Uma bactéria mutante criou acidentalmente uma das pinturas mais icónicas de Van Gogh

Por vezes a linha entre a arte e a ciência é muito ténue. Investigadores estudam uma bactéria social, que se assemelha com uma obra-prima muito conhecida.

Quando um dado gene é exposto a uma bactéria como a Myxococcus xanthus, os organismos individuais auto organizam-se em pequenos “enxames”, deslocando-se de forma rápida e coordenada em superfícies sólidas e circulares.

Recentemente, uma equipa de investigadores norte-americanos coloriu artificialmente os percursos circulares destas bactérias, e o resultado foi surpreendente.

A imagem obtida tem notáveis semelhanças com a “A noite estrelada”, uma das mais icónicas obras de Van Gogh.

Com um aumento de x10, a imagem mostra uma mistura de duas cepas de mixobactérias, a amarelo e a azul.

As bactérias têm a reputação de serem egoístas, mas a Myxococcus xanthus é considerada uma bactéria social, porque precisa de encontrar e reconhecer parentes para sobreviver.

 

“O nosso trabalho mostra como uma bactéria social, conhecida como fonte de produtos naturais terapêuticos e como agente de biocontrolo de cultivo, serve como um modelo poderoso para estudar comportamentos emergentes que também exibem beleza artística“, disse Daniel Wall. microbiologista da Universidade de Wyoming.

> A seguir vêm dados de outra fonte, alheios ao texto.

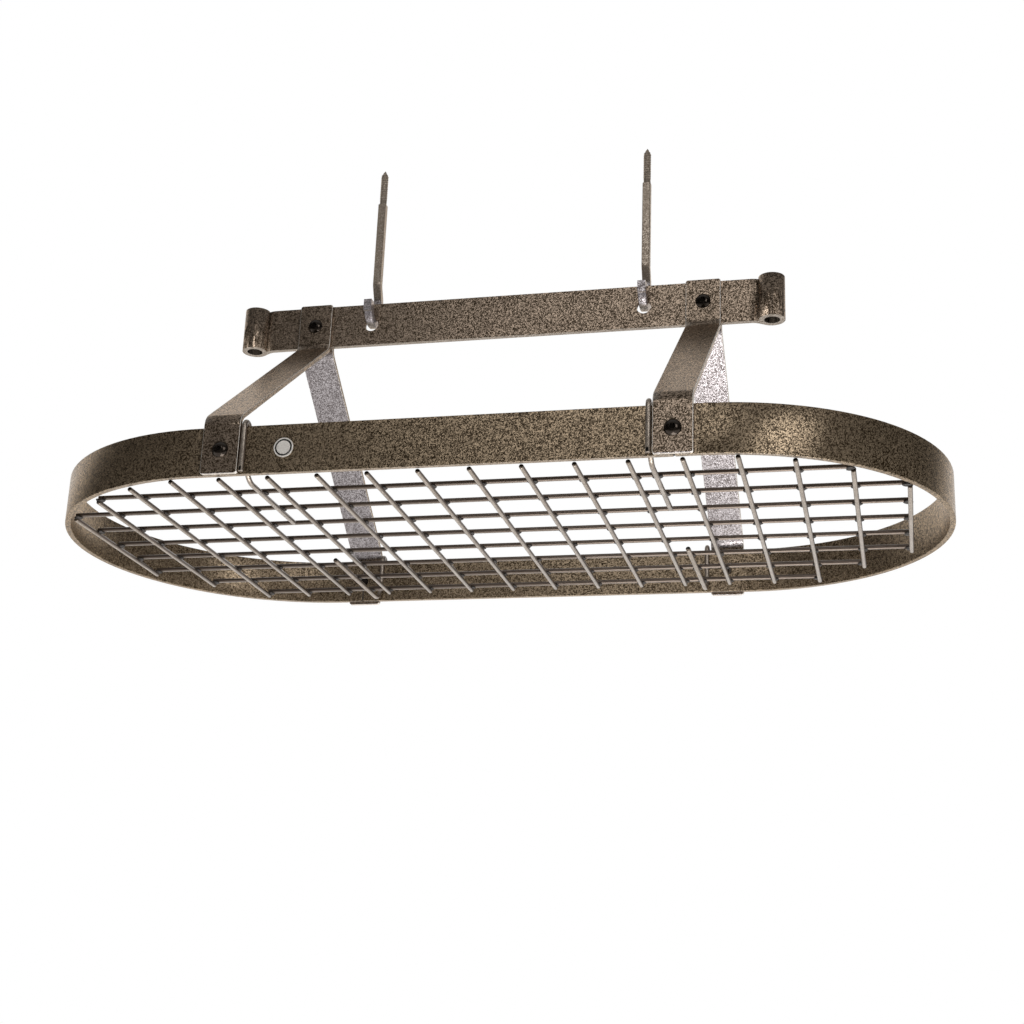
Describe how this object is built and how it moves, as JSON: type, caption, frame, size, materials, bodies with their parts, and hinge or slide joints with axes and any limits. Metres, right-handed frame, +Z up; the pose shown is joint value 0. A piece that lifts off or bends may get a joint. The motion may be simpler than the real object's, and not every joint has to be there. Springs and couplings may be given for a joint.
{
  "type": "hanging pot rack",
  "caption": "Oval flat-bar pot rack with a wire grid, hung by four bent straps from a top bar with rolled eyes on ceiling hooks.",
  "frame": {"origin": "on the ceiling plane, midway between the two ceiling studs", "axes": "+X along the rack, to the right seen from the badge side; +Y away from the badge side; +Z up into the ceiling"},
  "size_m": [0.9538, 0.4808, 0.4687],
  "materials": {
    "band_steel": "speckled hammered brown-grey",
    "strap_steel": "speckled hammered brown-grey, smoother on the slopes",
    "bolt_black": "black oxide",
    "badge_silver": "plain silver",
    "hanger_steel": "brown-grey square bar",
    "wire_steel": "light brown-grey wire"
  },
  "bodies": {
    "hangers": {"hanger_left": "hanger_steel", "hanger_right": "hanger_steel"},
    "rack": {"ring_half_front_left": "band_steel", "ring_half_back_right": "band_steel", "top_bar": "band_steel", "strap_front_left": "strap_steel", "strap_front_right": "strap_steel", "strap_back_left": "strap_steel", "strap_back_right": "strap_steel", "lower_bolts": "bolt_black", "upper_bolts": "bolt_black", "upper_nuts": "bolt_black", "badge_rim": "badge_silver", "badge_face": "badge_silver"},
    "grid": {"grid_cross_wires": "wire_steel", "grid_long_wires": "wire_steel", "grid_hook_front_left": "wire_steel", "grid_hook_front_right": "wire_steel", "grid_hook_back_left": "wire_steel", "grid_hook_back_right": "wire_steel"}
  },
  "joints": [
    {"name": "rack_swing", "type": "hinge", "parent": "hangers", "child": "rack", "pos_m": [0, -0.009, -0.14004], "axis": [1, 0, 0], "range_deg": [-60, 60]},
    {"name": "grid_lift", "type": "slide", "parent": "rack", "child": "grid", "axis": [0, 0, 1], "range_m": [0, 0.055]}
  ]
}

Esta bactéria, em forma de um pequeno bastão, cria grandes aglomerados familiares, (os referidos enxames) para atacar melhor as presas de que se alimenta, explica o Science Alert. Cada célula produz enzimas digestivas, o que facilita a alimentação predatória.

Os investigadores estão fascinados com este comportamento social há anos, mas ainda não têm um modelo abrangente concreto para os seus movimentos complexos.

Em 2017, Wall e os seus colegas anunciaram a descoberta de uma única “chave” genética responsável por ativar e desativar este comportamento.

A “chave” controla especificamente uma sequencia de proteínas, conhecida como TraA, que fornece um recetor de superfície para a bactéria reconhecer o seu grupo e ligar-se ao recetor parceiro, TraB.

Depois de se juntar a um membro da família, por via destes dois recetores (TraAB), a bactéria pode então, trocar nutrientes e proteínas com o resto do grupo.

Pesquisas em laboratório mostraram que, quando o enxame encontra comida, os organismos podem realmente reunir as suas enzimas e metabólitos por via dessas ligações — para aplicar às suas presas um golpe fatal.

O comportamento dos enxames mudou quando a equipa induziu bactérias mutantes a sobreporem as conexões TraAB. Esta conexão é a que permite às células unirem-se, mas quando há demasiada desta “cola”, o enxame não consegue separar-se tão facilmente para mudar a sua forma ou direção.

“As células normais do tipo selvagem, vão e voltam, vão e vêm como um autocarro”, explica o bioengenheiro Oleg Igoshin, da Rice University. “A cabeça torna-se a cauda, e a cauda a cabeça. E isto acontece a cada 8 minutos, ou mais.”

Uma superexpressão de TraAB, ou seja, uma produção excessiva dos seus genes, parece no entanto impedir o enxame de trocar a sua cabeça pela cauda.

Em última análise, a equipa suspeitou que a característica pegajosa do TraB estava a impedir indiretamente o enxame de células de mudar de direção. “Na nossa ideia, talvez houvesse algum tipo de sinal dependente do contacto entre as células que suprime as reversões”, explica Oleg Igoshin.

“As células estão em grupos densos e em contacto com outras o tempo todo, mas estes contactos são transitórios. Se a superexpressão do TraAB realmente o tornar pegajoso, o seu vizinho continuará a ser seu vizinho por mais tempo, e isso pode disparar o sinal que suprime a reversão.”

Percorrendo este cenário em modelos computacionais, os autores puderam verificar os seus palpites. Introduzindo apenas mudanças na conexão TraAB, os enxames normais da cabeça à cauda de repente tornam-se redemoinhos giratórios de células, tão grandes como um milímetro ou mais.

Noutras experiências em laboratório, também se confirmou este comportamento, em bactérias na vida real. Especificamente, os redemoinhos podem ocorrer quando uma cepa contém “cola”, mas também quando é geneticamente modificada para ser diretamente irreversível”.

O resultado do estudo, publicado em dezembro, na mSystems não é apenas uma compreensão melhor de como milhões de células coordenam os seus movimentos, mas também uma imagem hipnotizante do mundo microbiano.